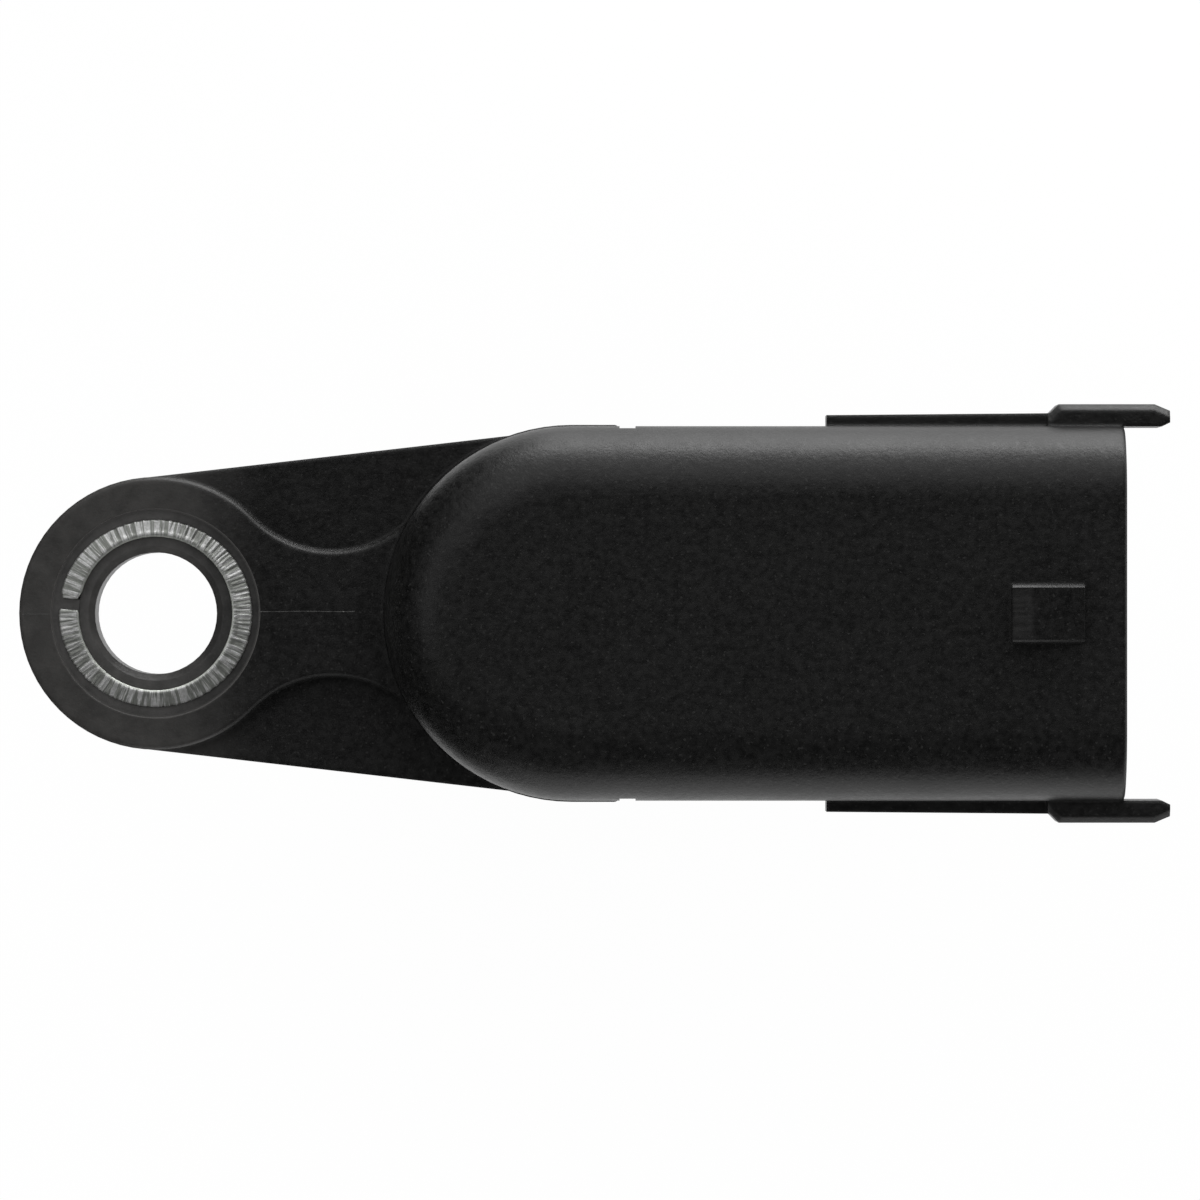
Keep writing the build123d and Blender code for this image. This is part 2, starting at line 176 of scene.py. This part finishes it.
def noise(tree, place, scale, detail=2.0, roughness=0.5):
    """Noise from 0 to 1 with that many features a millimetre."""
    inputs = {"Vector": place, "Scale": scale, "Detail": detail, "Roughness": roughness}
    return node(tree, "TexNoise", inputs).outputs["Fac"]


def blended(tree, share, first, second):
    """Colour mixed from two by a share."""
    mix = node(tree, "Mix", {"Factor": share, "A": first, "B": second}, data_type="RGBA")
    return mix.outputs["Result"]


def tint(colour, factor):
    """Colour made lighter or darker, as the four numbers of a socket."""
    return tuple(min(1.0, c * factor) for c in colour) + (1.0,)


def bump(tree, height, depth, normal=None):
    """Normal bent by a height from 0 to 1 that stands for a depth in millimetres."""
    inputs = {"Height": height, "Distance": depth * MM}
    if normal is not None:
        inputs["Normal"] = normal
    return node(tree, "Bump", inputs).outputs["Normal"]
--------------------
■ **YOUR INSTRUCTIONS**:
Reproduce every line above without error.

■ **RESPONSE**:
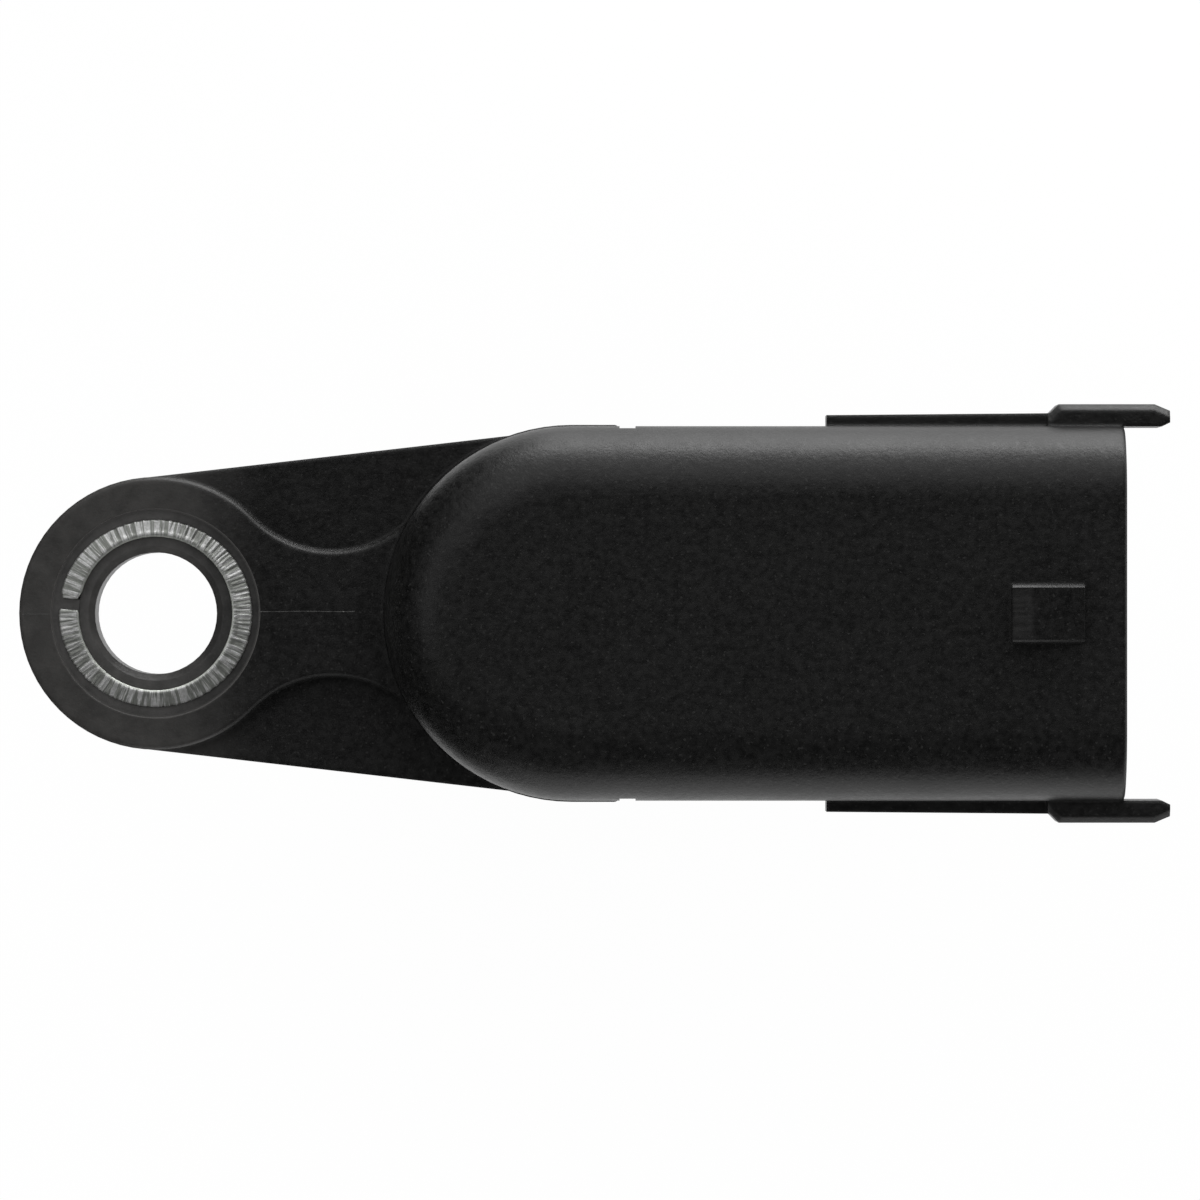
Keep writing the build123d and Blender code for this image. This is part 2, starting at line 176 of scene.py. This part finishes it.
def noise(tree, place, scale, detail=2.0, roughness=0.5):
    """Noise from 0 to 1 with that many features a millimetre."""
    inputs = {"Vector": place, "Scale": scale, "Detail": detail, "Roughness": roughness}
    return node(tree, "TexNoise", inputs).outputs["Fac"]


def blended(tree, share, first, second):
    """Colour mixed from two by a share."""
    mix = node(tree, "Mix", {"Factor": share, "A": first, "B": second}, data_type="RGBA")
    return mix.outputs["Result"]


def tint(colour, factor):
    """Colour made lighter or darker, as the four numbers of a socket."""
    return tuple(min(1.0, c * factor) for c in colour) + (1.0,)


def bump(tree, height, depth, normal=None):
    """Normal bent by a height from 0 to 1 that stands for a depth in millimetres."""
    inputs = {"Height": height, "Distance": depth * MM}
    if normal is not None:
        inputs["Normal"] = normal
    return node(tree, "Bump", inputs).outputs["Normal"]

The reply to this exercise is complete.